Examples of specific types of pressure relief valves include; safety valve, relief valve, conventional safety relief valve, balanced safety relief valve and pilot-operated pressure relief valve.
1.1.1. Dimensional Characteristics of Pressure Relief Devices
- Curtain area: The area of the cylindrical or conical discharge opening between the seating surfaces above the nozzle scat created by the lift of the disc.
- Discharge area:see actual discharge area.
- Effective discharge area: A nominal or computed area used with an effective discharge coefficient to calculate the minimum required relieving capacity for a pressure relief valve per the preliminary sizing equations contained in this practice. API Standard 526 provides effective discharge areas for a range of sizes in terms of letter designations, ‘”U” through “T”.
- Bore area: The minimum cross-sectional flow area of a nozzle. Also referred to as nozzle area, nozzle throat area and throat area.
- Bore diameter: the minimum diameter of a nozzle
- Huddling chamber: An annular chamber located downstream of the seat of a pressure relief valve for the purpose of assisting the valve to achieve lift.
- Inlet size: The nominal pipe size (NPS) of the valve at the inlet connection, unless otherwise designated.
- Outlet size: The nominal pipe size (NPS) of the valve at the discharge connection, unless otherwise designated.
- Lift: The actual travel of the disc from the closed position when a valve is relieving.
- Developed lift: the actual travel of the disc from closed position to the position reached when the valve is at flow-rating pressure.
1.1.2. Operational Characteristics of Pressure Relief Devices
Coefficient of discharge: The ratio of the mass flow rate in a valve to that of an ideal nozzle.
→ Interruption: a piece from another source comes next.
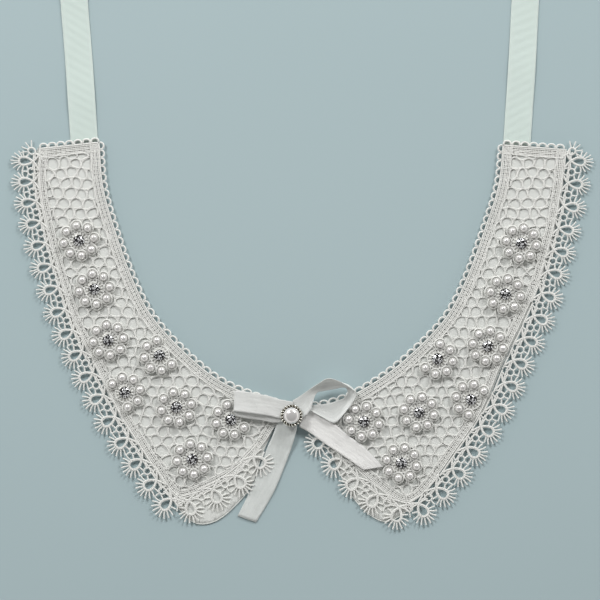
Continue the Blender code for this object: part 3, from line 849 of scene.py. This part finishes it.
def turned_mesh(name, profile, sides):
    """A turned shape about the origin. The profile runs up from the axis and back to it."""
    shape = bmesh.new()
    rings = []
    for radius, height in profile:
        if radius == 0.0:
            rings.append([shape.verts.new((0, 0, height * MM))])
            continue
        rings.append([shape.verts.new((radius * MM * math.cos(math.tau * i / sides),
                                       radius * MM * math.sin(math.tau * i / sides), height * MM))
                      for i in range(sides)])
    for lower, upper in zip(rings, rings[1:]):
        for i in range(sides):
            j = (i + 1) % sides
            if len(lower) == 1:
                shape.faces.new((lower[0], upper[j], upper[i]))
            elif len(upper) == 1:
                shape.faces.new((lower[i], lower[j], upper[0]))
            else:
                shape.faces.new((lower[i], lower[j], upper[j], upper[i]))
    bmesh.ops.recalc_face_normals(shape, faces=shape.faces)
    mesh = bpy.data.meshes.new(name)
    shape.to_mesh(mesh)
    shape.free()
    mesh.shade_smooth()
    return mesh


petal_ring = [(2.95 * math.cos(math.tau * i / 20), 2.95 * math.sin(math.tau * i / 20), 0.0)
              for i in range(20)]
petal_pattern = cord_pattern("petal", [(petal_ring, True, 0.42)])
star_paths = []
for index in range(16):
    angle = math.tau * index / 16
    far = 5.5 if index % 2 else 4.8
    star_paths.append(([(3.0 * math.cos(angle), 3.0 * math.sin(angle), 0.35),
                        (far * math.cos(angle), far * math.sin(angle), 0.0)], False, 0.42))
star_ring = [(STAR_RADIUS * math.cos(math.tau * i / 24), STAR_RADIUS * math.sin(math.tau * i / 24),
              -0.05) for i in range(24)]
star_paths.append((star_ring, True, 0.40))
star_pattern = cord_pattern("star", star_paths)
pad_mesh = turned_mesh("pad", ((0.0, -0.5), (5.6, -0.5), (5.6, 0.0), (0.0, 0.16)), 24)
pad_pattern = add_object("pad", pad_mesh, thread_finish)

pearl_finish, graph, shader = new_finish(
    "pearl_lacquer", {"Coat Weight": 1.0, "Coat Roughness": 0.04, "Metallic": 0.38})
drive(graph, shader,
      Base_Color=graph.mixed(graph.clouds(120.0, 2.0), (0.67, 0.66, 0.645), (0.77, 0.76, 0.745)),
      Roughness=0.15 + 0.06 * graph.clouds(700.0))
bead = [(PEARL_RADIUS * math.sin(math.radians(a)), -PEARL_RADIUS * math.cos(math.radians(a)))
        for a in (36, 66, 90, 110, 128, 146, 163)]
pearl_pattern = add_object("pearl", turned_mesh(
    "pearl", [(0.0, -PEARL_RADIUS)] + bead + [(0.0, PEARL_RADIUS)], 16), pearl_finish)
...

It is used for calculating flow through a pressure relief device.
- The effective coefficient of discharge is a nominal value used with an effective discharge area to calculate the minimum required relieving capacity of a pressure relief valve This capacity is determined in accordance with the applicable per the preliminary sizing equations given in this Recommended Practice.
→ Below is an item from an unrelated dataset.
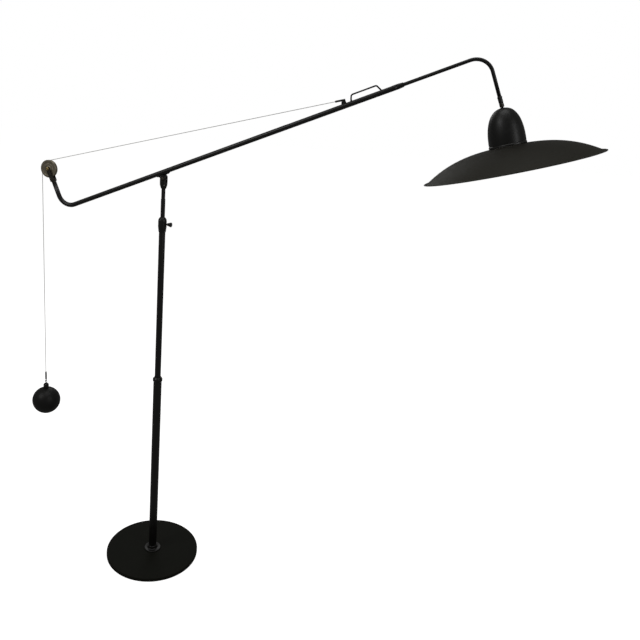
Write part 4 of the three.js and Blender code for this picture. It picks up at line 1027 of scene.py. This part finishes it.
# the floor and the backdrop are seen, but throw no light of their own on the lamp
def stageMesh(name, mesh, material):
    data = bpy.data.meshes.new(name)
    mesh.to_mesh(data)
    mesh.free()
    data.materials.append(material)
    data.shade_smooth()
    made = bpy.data.objects.new(name, data)
    bpy.context.collection.objects.link(made)
    made.visible_diffuse = False
    made.visible_glossy = False
    return made


def addFloor():
    paint = Finish("floor_paint", Roughness=0.8, Specular_IOR_Level=0.1, Emission_Color=(1, 1, 1, 1),
                   Emission_Strength=studio["floorGlow"])
    speckle = paint.noise(paint.place(), 3, 2, 0.5)
    paint.feed("Base Color", paint.blendColour(speckle, (0.80, 0.80, 0.795), (0.83, 0.83, 0.825)))
    mesh = bmesh.new()
    bmesh.ops.create_circle(mesh, cap_ends=True, segments=96, radius=studio["wallRadius"])
    stageMesh("floor", mesh, paint.material)
    glow = Finish("backdrop_paint", Base_Color=(0, 0, 0, 1), Roughness=1.0, Specular_IOR_Level=0,
                  Emission_Color=(1, 1, 1, 1), Emission_Strength=studio["wallGlow"])
    mesh = bmesh.new()
    bmesh.ops.create_uvsphere(mesh, u_segments=48, v_segments=24, radius=studio["wallRadius"])
    bmesh.ops.reverse_faces(mesh, faces=mesh.faces)
    wall = stageMesh("backdrop", mesh, glow.material)
    wall.visible_shadow = False


def addLight(name, place, target, size, power):
    data = bpy.data.lights.new(name, "AREA")
    data.energy = power
    data.shape = "RECTANGLE"
    data.size, data.size_y = size
    lamp = bpy.data.objects.new(name, data)
    lamp.location = place
    lamp.rotation_euler = (Vector(target) - Vector(place)).to_track_quat("-Z", "Y").to_euler()
    bpy.context.collection.objects.link(lamp)


def addWorld():
    world = bpy.data.worlds.new("studio")
    world.use_nodes = True
    world.node_tree.nodes["Background"].inputs["Color"].default_value = (1, 0.99, 0.97, 1)
    world.node_tree.nodes["Background"].inputs["Strength"].default_value = studio["world"]
    bpy.context.scene.world = world
    bpy.context.scene.view_settings.view_transform = "Standard"


addFloor()
for lamp in studio["lamps"]:
    addLight(*lamp)
addWorld()
print("floor and light made")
- The rated coefficient of discharge is determined in accordance with the applicable code or regulation and is used with the actual discharge area to calculate the rated flow capacity of a pressure relief valve.
1.1.3. System Pressures and Temperatures
- The maximum operating pressure is the maximum pressure expected during normal system operation.
- The maximum allowable working pressure (MAWP) is the maximum gauge pressure permissible at the top of a completed vessel in its normal operating position at the designated coincident temperature specified for that pressure.
The pressure is the least of the values for the internal or external pressure as determined by the vessel design rules for each element of the vessel using actual nominal thickness, exclusive of additional metal thickness allowed for corrosion and loadings other than pressure. The maximum allowable working pressure is the basis for the pressure setting of the pressure relief devices that protect the vessel. The MAWP is normally greater than the design pressure but must be equal to the design pressure when the design rules are used only to calculate the minimum thickness for each element and calculations are not made to determine the value of the MAWP.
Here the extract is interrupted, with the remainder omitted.